YOUR GOAL: Quote every line as given.

WORKING DATA:
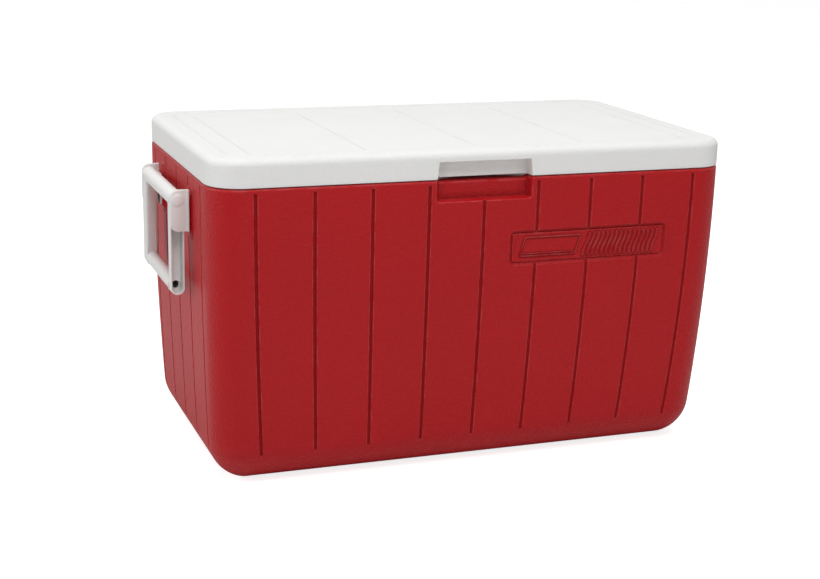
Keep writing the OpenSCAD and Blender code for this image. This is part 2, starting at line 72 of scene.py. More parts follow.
def fill(marks: Sequence[float], gap: float) -> Array:
    """Sorted marks, with even steps between neighbours further apart than gap."""
    m = np.unique(np.round(np.asarray(marks, float), 3))
    runs = [
        np.linspace(a, b, max(1, math.ceil((b - a) / gap)), endpoint=False)
        for a, b in zip(m[:-1], m[1:])
    ]
    return np.concatenate([*runs, m[-1:]])


def about(centres: Sequence[float], offsets: Sequence[float]) -> list[float]:
    """Every centre plus every offset."""
    return np.add.outer(np.asarray(centres, float), offsets).ravel().tolist()


def within(x: Array, y: Array, half_x: float, half_y: float, r: float) -> Array:
    """How far inside a rounded rectangle's outline a place is, below 0 outside.

    Outside a corner it is r less the distance to the corner's centre.
    """
    ox, oy = np.abs(x) - half_x + r, np.abs(y) - half_y + r
    return r - np.hypot(np.maximum(ox, 0), np.maximum(oy, 0)) - np.minimum(np.maximum(ox, oy), 0)


def soften(path: Sequence[tuple[float, float]], radius: float, steps: int = 4) -> Array:
    """Rounds a path's inner corners.

    Each corner V gives way to the parabola (1-t)^2 A + 2t(1-t) V + t^2 B, where A
    and B lie on its two sides, radius away or at half a side if that is nearer.

    Args:
        path: The corners in order.
        radius: Distance from a corner to where its rounding starts.
        steps: Pieces in each rounding.

    Returns:
        The rounded path, one point a row.
    """
    p = np.asarray(path, float)
    back, ahead = p[:-2] - p[1:-1], p[2:] - p[1:-1]
    t = np.linspace(0, 1, steps + 1)[None, :, None]

    def side(v: Array) -> Array:
        """Start of the rounding on one side of each corner."""
        long = np.linalg.norm(v, axis=1, keepdims=True)
        return p[1:-1] + v / long * np.minimum(radius, long * 0.48)

    a, v, b = (q[:, None] for q in (side(back), p[1:-1], side(ahead)))
    bends = (1 - t) ** 2 * a + 2 * t * (1 - t) * v + t**2 * b
    return np.concatenate([p[:1], bends.reshape(-1, 2), p[-1:]])


@dataclass(frozen=True)
class Seat:
    """Where a form sits: an origin and the directions of its own u, v and w."""

    origin: tuple[float, float, float]
    u: tuple[float, float, float] = (1, 0, 0)
    v: tuple[float, float, float] = (0, 1, 0)
    w: tuple[float, float, float] = (0, 0, 1)

    def put(self, points: Array) -> Array:
        """Places points: origin + x u + y v + z w."""
        return points @ np.array([self.u, self.v, self.w], float) + self.origin


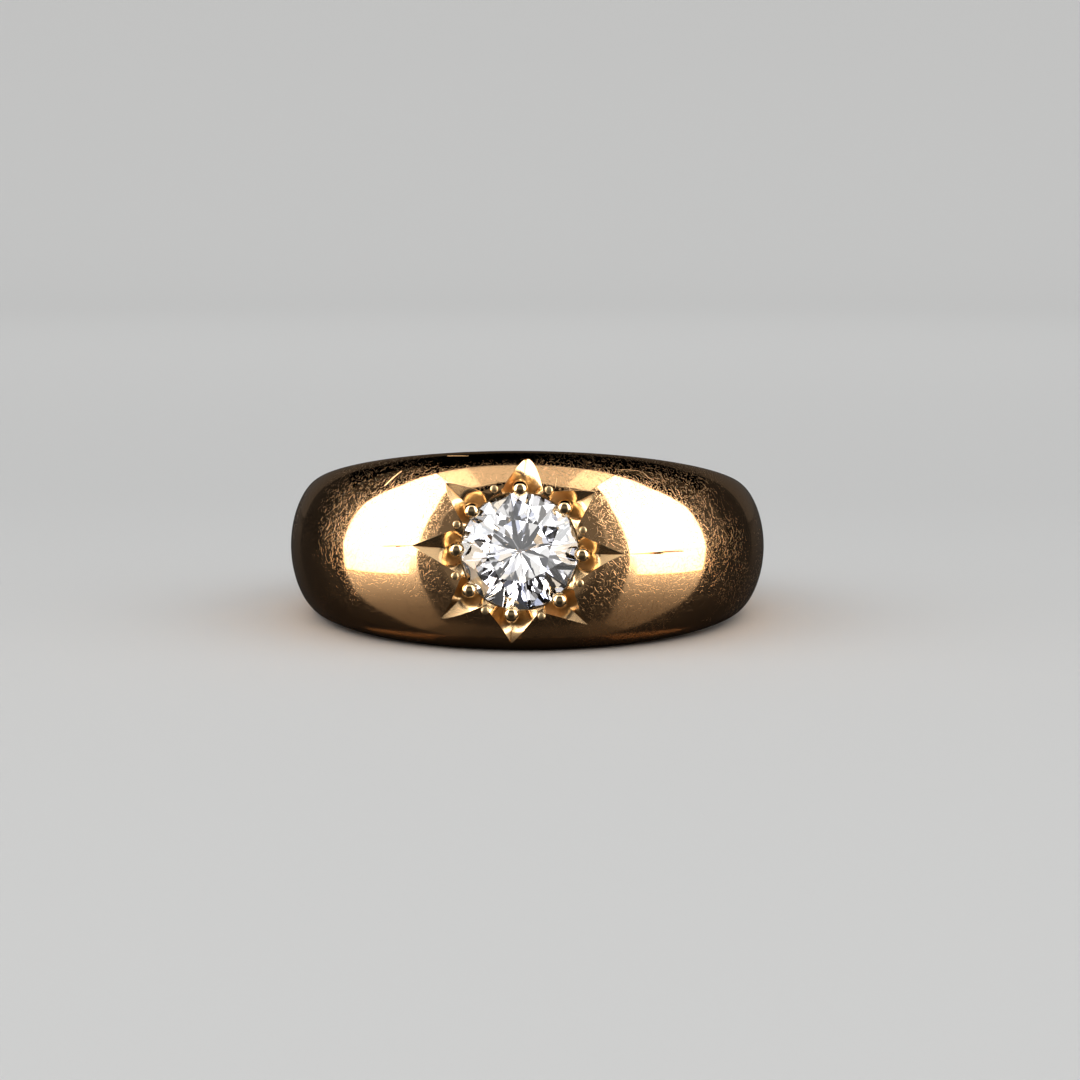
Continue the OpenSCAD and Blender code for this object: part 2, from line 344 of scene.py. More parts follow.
class Band:
    """The band's surfaces in millimetres, in the ring's own frame: its axis is z, the
    stone faces -y, and turn is the angle round the finger from the stone, rightwards.
    tilt is how far the resting ring leans back, from the finger hole's axis."""

    def __init__(self, sizes, star):
        for group in (sizes, star):
            for key in group.__annotations__:
                value = getattr(group, key)
                setattr(self, key, value if key in ("slack", "slope", "table") else value / MM)
        self.tilt = math.atan2(FINGER_HOLE["axis"][1], FINGER_HOLE["axis"][2])
        self.top = self.finger_r + self.front_crown
        self.girdle = self.top - self.sink
        self.seat_r = self.stone_r + self.seat_gap
        self.rim_r = self.seat_r + RIM_GAP

    def around(self, front, side, back, turn):
        """Front, side and back values joined by a constant, cos(turn) and cos(2 turn)."""
        mean = (front + back) / 2
        swing = (front - back) / 2 * np.cos(turn)
        return (mean + side) / 2 + swing + (mean - side) / 2 * np.cos(2 * turn)

    def half_width(self, turn):
        """Half the band's width at a turn."""
        return self.around(self.front_width, self.side_width, self.back_width, turn) / 2

    def edge_r(self, turn):
        """Radius at which the dome meets the flat edge."""
        return self.finger_r + self.around(self.front_edge, self.back_edge, self.back_edge, turn)

    def dome(self, turn, rise):
        """Points of the dome. Across the band it is a half-ellipse of the angle rise, from
        -90 to 90 degrees, pulled in by slack times the square of sin(rise)."""
        crown = self.around(self.front_crown, self.side_crown, self.back_crown, turn)
        edge = self.edge_r(turn)
        part = np.sin(rise)
        r = edge + (self.finger_r + crown - edge) * np.cos(rise) * (1 - self.slack * part**2)
        return ring_points(r, turn, self.half_width(turn) * part)

    def chart(self, x, z):
        """Turn and rise of the dome point that lies in front of x and z, found by turning
        x and z into angles with the radius of the last round."""
        turn, rise = np.arcsin(x / self.top), np.zeros_like(x)
        for _ in range(CHART_ROUNDS):
            rise = np.arcsin(np.clip(z / self.half_width(turn), -1, 1))
            r = np.linalg.norm(self.dome(turn, rise)[..., :2], axis=-1)
            turn = np.arcsin(x / r)
        return turn, rise

    def dipped(self, points):
        """Dome points near the stone, lowered by the square of how far inside nose_out they
        are, down to nose_up over the girdle at the rim. The dip starts further out by
        nose_side times the fourth power of how far sideways of the stone they are."""
        out = np.hypot(points[..., 0], points[..., 2])
        start = self.nose_out + self.nose_side * (points[..., 0] / out) ** 4
        near = np.clip((start - out) / (start - self.rim_r), 0, 1) ** 2
        drop = (-points[..., 1] - self.girdle - self.nose_up) * near
        return points + np.stack([0 * drop, drop, 0 * drop], -1)

    def height(self, x, z):
        """Height towards the stone of the dipped dome in front of x and z."""
        return -self.dipped(self.dome(*self.chart(x, z)))[..., 1]

    def crest(self, places):
        """Height of the plain dome, before the dip, in front of pairs of x and z."""
        return -self.dome(*self.chart(places[..., 0], places[..., 1]))[..., 1]

    def side_z(self, turn, r):
        """Half width of the flat edge at a radius: it leans by the resting tilt."""
        lean = math.tan(self.tilt) * (self.edge_r(turn) - r) * np.cos(turn)
        return self.half_width(turn) - lean

    def side_path(self, turn, sign):
        """The flat edge from the dome to the hole: straight in, then a quarter round."""
        turn = turn[..., None]
        outer_r, inner_r = self.edge_r(turn), self.finger_r + self.comfort
        flat_r = outer_r + (inner_r - outer_r) * np.linspace(0, 1, 4)
        flat = ring_points(flat_r, turn, self.side_z(turn, flat_r))
        bend = np.linspace(0, math.pi / 2, 5)[1:]
        r = self.finger_r + self.comfort * (1 - np.sin(bend))
        z = self.side_z(turn, inner_r) - self.comfort * (1 - np.cos(bend))
        bent = ring_points(r, turn, z)
        path = np.concatenate([flat, bent], -2)
        return path * np.array([1, 1, sign])

    def hole(self, turn, part):
        """Points of the finger hole's wall, part running from -1 to 1 across it."""
        z = (self.side_z(turn, self.finger_r + self.comfort) - self.comfort) * part
        return ring_points(self.finger_r, turn, z)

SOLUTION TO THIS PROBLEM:
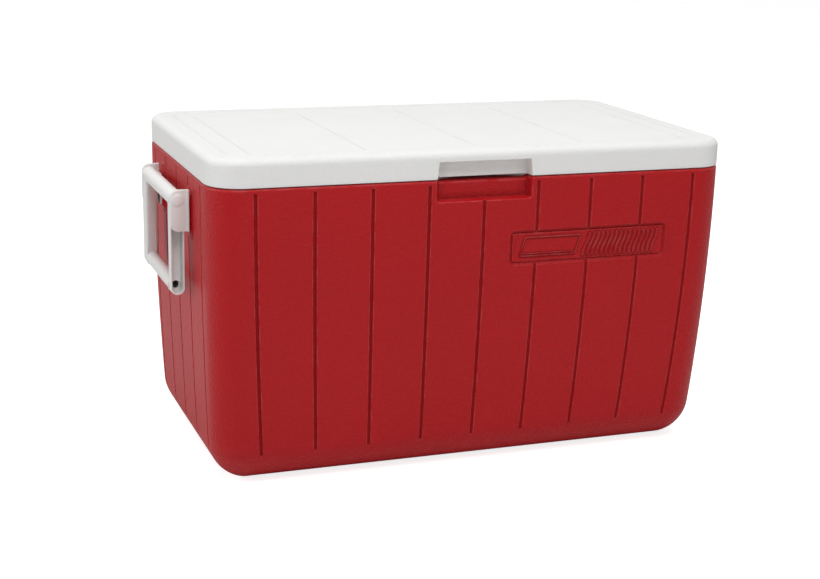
Keep writing the OpenSCAD and Blender code for this image. This is part 2, starting at line 72 of scene.py. More parts follow.
def fill(marks: Sequence[float], gap: float) -> Array:
    """Sorted marks, with even steps between neighbours further apart than gap."""
    m = np.unique(np.round(np.asarray(marks, float), 3))
    runs = [
        np.linspace(a, b, max(1, math.ceil((b - a) / gap)), endpoint=False)
        for a, b in zip(m[:-1], m[1:])
    ]
    return np.concatenate([*runs, m[-1:]])


def about(centres: Sequence[float], offsets: Sequence[float]) -> list[float]:
    """Every centre plus every offset."""
    return np.add.outer(np.asarray(centres, float), offsets).ravel().tolist()


def within(x: Array, y: Array, half_x: float, half_y: float, r: float) -> Array:
    """How far inside a rounded rectangle's outline a place is, below 0 outside.

    Outside a corner it is r less the distance to the corner's centre.
    """
    ox, oy = np.abs(x) - half_x + r, np.abs(y) - half_y + r
    return r - np.hypot(np.maximum(ox, 0), np.maximum(oy, 0)) - np.minimum(np.maximum(ox, oy), 0)


def soften(path: Sequence[tuple[float, float]], radius: float, steps: int = 4) -> Array:
    """Rounds a path's inner corners.

    Each corner V gives way to the parabola (1-t)^2 A + 2t(1-t) V + t^2 B, where A
    and B lie on its two sides, radius away or at half a side if that is nearer.

    Args:
        path: The corners in order.
        radius: Distance from a corner to where its rounding starts.
        steps: Pieces in each rounding.

    Returns:
        The rounded path, one point a row.
    """
    p = np.asarray(path, float)
    back, ahead = p[:-2] - p[1:-1], p[2:] - p[1:-1]
    t = np.linspace(0, 1, steps + 1)[None, :, None]

    def side(v: Array) -> Array:
        """Start of the rounding on one side of each corner."""
        long = np.linalg.norm(v, axis=1, keepdims=True)
        return p[1:-1] + v / long * np.minimum(radius, long * 0.48)

    a, v, b = (q[:, None] for q in (side(back), p[1:-1], side(ahead)))
    bends = (1 - t) ** 2 * a + 2 * t * (1 - t) * v + t**2 * b
    return np.concatenate([p[:1], bends.reshape(-1, 2), p[-1:]])


@dataclass(frozen=True)
class Seat:
    """Where a form sits: an origin and the directions of its own u, v and w."""

    origin: tuple[float, float, float]
    u: tuple[float, float, float] = (1, 0, 0)
    v: tuple[float, float, float] = (0, 1, 0)
    w: tuple[float, float, float] = (0, 0, 1)

    def put(self, points: Array) -> Array:
        """Places points: origin + x u + y v + z w."""
        return points @ np.array([self.u, self.v, self.w], float) + self.origin


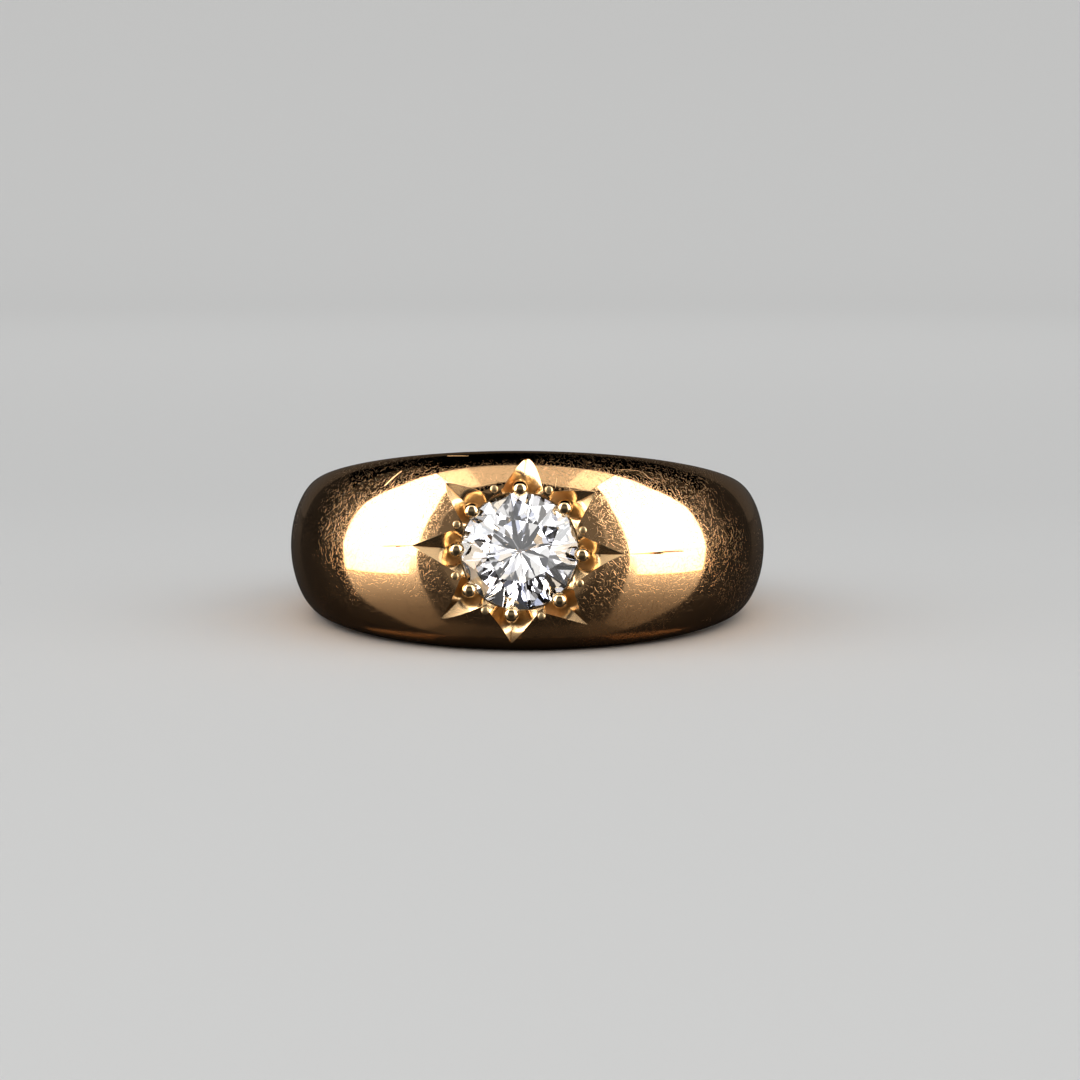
Continue the OpenSCAD and Blender code for this object: part 2, from line 344 of scene.py. More parts follow.
class Band:
    """The band's surfaces in millimetres, in the ring's own frame: its axis is z, the
    stone faces -y, and turn is the angle round the finger from the stone, rightwards.
    tilt is how far the resting ring leans back, from the finger hole's axis."""

    def __init__(self, sizes, star):
        for group in (sizes, star):
            for key in group.__annotations__:
                value = getattr(group, key)
                setattr(self, key, value if key in ("slack", "slope", "table") else value / MM)
        self.tilt = math.atan2(FINGER_HOLE["axis"][1], FINGER_HOLE["axis"][2])
        self.top = self.finger_r + self.front_crown
        self.girdle = self.top - self.sink
        self.seat_r = self.stone_r + self.seat_gap
        self.rim_r = self.seat_r + RIM_GAP

    def around(self, front, side, back, turn):
        """Front, side and back values joined by a constant, cos(turn) and cos(2 turn)."""
        mean = (front + back) / 2
        swing = (front - back) / 2 * np.cos(turn)
        return (mean + side) / 2 + swing + (mean - side) / 2 * np.cos(2 * turn)

    def half_width(self, turn):
        """Half the band's width at a turn."""
        return self.around(self.front_width, self.side_width, self.back_width, turn) / 2

    def edge_r(self, turn):
        """Radius at which the dome meets the flat edge."""
        return self.finger_r + self.around(self.front_edge, self.back_edge, self.back_edge, turn)

    def dome(self, turn, rise):
        """Points of the dome. Across the band it is a half-ellipse of the angle rise, from
        -90 to 90 degrees, pulled in by slack times the square of sin(rise)."""
        crown = self.around(self.front_crown, self.side_crown, self.back_crown, turn)
        edge = self.edge_r(turn)
        part = np.sin(rise)
        r = edge + (self.finger_r + crown - edge) * np.cos(rise) * (1 - self.slack * part**2)
        return ring_points(r, turn, self.half_width(turn) * part)

    def chart(self, x, z):
        """Turn and rise of the dome point that lies in front of x and z, found by turning
        x and z into angles with the radius of the last round."""
        turn, rise = np.arcsin(x / self.top), np.zeros_like(x)
        for _ in range(CHART_ROUNDS):
            rise = np.arcsin(np.clip(z / self.half_width(turn), -1, 1))
            r = np.linalg.norm(self.dome(turn, rise)[..., :2], axis=-1)
            turn = np.arcsin(x / r)
        return turn, rise

    def dipped(self, points):
        """Dome points near the stone, lowered by the square of how far inside nose_out they
        are, down to nose_up over the girdle at the rim. The dip starts further out by
        nose_side times the fourth power of how far sideways of the stone they are."""
        out = np.hypot(points[..., 0], points[..., 2])
        start = self.nose_out + self.nose_side * (points[..., 0] / out) ** 4
        near = np.clip((start - out) / (start - self.rim_r), 0, 1) ** 2
        drop = (-points[..., 1] - self.girdle - self.nose_up) * near
        return points + np.stack([0 * drop, drop, 0 * drop], -1)

    def height(self, x, z):
        """Height towards the stone of the dipped dome in front of x and z."""
        return -self.dipped(self.dome(*self.chart(x, z)))[..., 1]

    def crest(self, places):
        """Height of the plain dome, before the dip, in front of pairs of x and z."""
        return -self.dome(*self.chart(places[..., 0], places[..., 1]))[..., 1]

    def side_z(self, turn, r):
        """Half width of the flat edge at a radius: it leans by the resting tilt."""
        lean = math.tan(self.tilt) * (self.edge_r(turn) - r) * np.cos(turn)
        return self.half_width(turn) - lean

    def side_path(self, turn, sign):
        """The flat edge from the dome to the hole: straight in, then a quarter round."""
        turn = turn[..., None]
        outer_r, inner_r = self.edge_r(turn), self.finger_r + self.comfort
        flat_r = outer_r + (inner_r - outer_r) * np.linspace(0, 1, 4)
        flat = ring_points(flat_r, turn, self.side_z(turn, flat_r))
        bend = np.linspace(0, math.pi / 2, 5)[1:]
        r = self.finger_r + self.comfort * (1 - np.sin(bend))
        z = self.side_z(turn, inner_r) - self.comfort * (1 - np.cos(bend))
        bent = ring_points(r, turn, z)
        path = np.concatenate([flat, bent], -2)
        return path * np.array([1, 1, sign])

    def hole(self, turn, part):
        """Points of the finger hole's wall, part running from -1 to 1 across it."""
        z = (self.side_z(turn, self.finger_r + self.comfort) - self.comfort) * part
        return ring_points(self.finger_r, turn, z)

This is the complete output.